India has employed a two-pronged approach to achieve indigenisation through import bans.
One approach relates to banning the import of platforms such as fighter jets, warships, helicopters and artillery guns, while the other covers sub-systems, spares and components.
As part of the former, India has published four other lists that have imposed a phased import ban on 411 different types of weapons and platforms including light weight tanks, naval utility helicopters, artillery guns, missiles, destroyers, ship-borne cruise missiles, light combat aircraft (LCA), light transport aircraft, long-range land-attack cruise missiles, basic trainer aircraft, airborne early warning and control (AEW&C) systems, and multi-barrel rocket launchers. These platforms are expected to be indigenised during the next five to six years.
These lists were announced during the last three years --- in August 2020, May 2021, April 2022 and October 2022. Import substitution of ammunition, which is a recurring requirement, has been given special emphasis in these lists.

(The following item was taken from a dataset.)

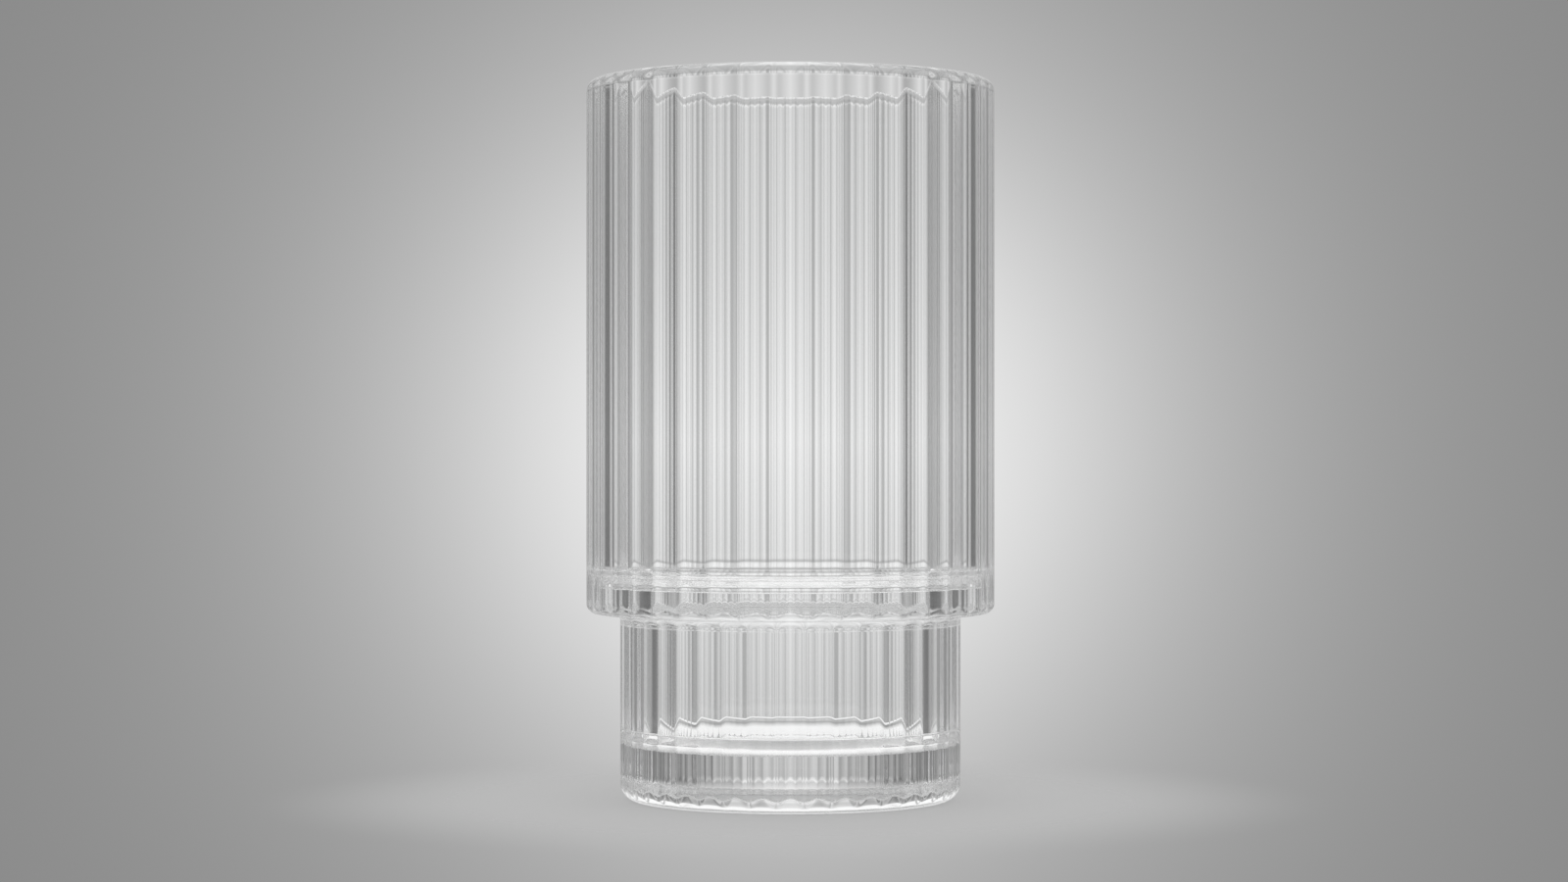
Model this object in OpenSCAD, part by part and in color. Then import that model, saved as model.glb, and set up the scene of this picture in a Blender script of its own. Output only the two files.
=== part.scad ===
/* [Overall size] */
// Height from the foot to the top of the lip
glass_h = 144.2; // [120:0.2:180]
// Diameter of the upper body over its ribs
upper_d = 82; // [80:0.2:96]
// How far the upper body stands out past the narrower lower body
shoulder_w = 6.8; // [6.2:0.1:8]
// Height of the shoulder's underside above the foot
shoulder_z = 37.4; // [28:0.1:60]

/* [Walls] */
// Wall of the upper body, from the top of a rib to the bore
upper_wall_t = 6.4; // [5:0.1:7]
// Wall of the lower body, from the top of a rib to the bore
lower_wall_t = 4.5; // [4:0.1:6]
// Thickness of the glass under the floor of the cavity
floor_t = 10.8; // [6:0.1:18]
// Thickness of the shoulder, from its underside to the ledge inside
ledge_t = 7.4; // [6:0.1:12]

/* [Ribs] */
// Number of ribs round the glass, the same on both bodies
rib_count = 40; // [36:1:44]
// Radius of a rib's rounded face on the upper body
upper_rib_r = 6.5; // [6:0.1:8]
// Radius of the hollow between two ribs on the upper body
upper_groove_r = 3.4; // [1:0.1:4]
// Radius of a rib's rounded face on the lower body
lower_rib_r = 6; // [5:0.1:7]
// Radius of the hollow between two ribs on the lower body
lower_groove_r = 2.4; // [1:0.1:3.4]

/* [Edges] */
// Radius of the lip's outer edge
lip_outer_r = 2.2; // [1.4:0.1:2.4]
// Radius of the lip's inner edge
lip_inner_r = 2.3; // [1:0.1:2.4]
// Radius of the shoulder's lower edge
shoulder_edge_r = 1.9; // [1:0.1:2.4]
// Radius of the hollow corner between the lower body and the shoulder
shoulder_fillet_r = 2.2; // [1:0.1:4]
// Radius of the ledge's inner edge, as far as the ledge has room for it
ledge_edge_r = 2.2; // [1:0.1:4]
// Radius of the hollow corner between the ledge and the upper bore
ledge_fillet_r = 2.4; // [0.3:0.1:3]
// Radius of the hollow corner between the floor and the lower bore
floor_fillet_r = 3.6; // [1:0.1:5]
// Radius of the foot's edge
foot_edge_r = 3.4; // [1:0.1:4]

/* [Hidden] */
$fn = 96;

// Cutters run this far past what they cut
overrun = 1;
// Rounded edges start this far outside the ribs' tops, so that the ribs run out into them
edge_relief = 0.05;
// A hollow goes this much further than a touch, so that it crosses the faces beside it cleanly
hollow_bite = 0.005;
// The glass is colourless
glass_colour = [0.86, 0.88, 0.89];

half_pitch = 180 / rib_count;
upper_r = upper_d / 2;
lower_r = upper_r - shoulder_w;
upper_bore_r = upper_r - upper_wall_t;
lower_bore_r = lower_r - lower_wall_t;
ledge_round_r = min(ledge_edge_r, upper_bore_r - lower_bore_r - ledge_fillet_r);

// Heights where one zone of the glass ends and the next begins
neck_z = shoulder_z - shoulder_fillet_r;
ledge_z = shoulder_z + ledge_t;
bore_z = ledge_z + ledge_fillet_r;
rim_h = upper_wall_t;
rim_z = glass_h - rim_h;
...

India has taken measures over the last four to five years to boost self-reliance in defence. Apart from a series of phased import bans, these steps include creating a separate budget for buying locally made military hardware, increasing foreign direct investment (FDI) from 49% to 74% and improving ease of doing business.
India had on May 19 announced that the value of defence production in the country crossed ₹1 lakh crore for the first time on the back of key reforms to spur growth in the sector. The figure stood at ₹1,06,800 crore in FY 2022-23 compared to ₹95,000 crore in FY 2021-22 and ₹54,951 crore five years ago.
India produces a raft of weapons and systems including the LCA, different types of helicopters, warships, tanks, artillery guns, warships, missiles, rockets and a variety of military vehicles. It is eyeing a turnover of ₹1,75,000 lakh crore in defence manufacturing by 2024-25.
The country’s focus is not only on cutting dependence on imports, but also on boosting exports.
India is currently exporting military hardware to around 85 countries, with around 100 firms involved in the exports. It includes missiles, artillery guns, rockets, armoured vehicles, offshore patrol vessels, personal protective gear, a variety of radars, surveillance systems and ammunition.
India has set a defence export target of ₹35,000 crore by 2024-25.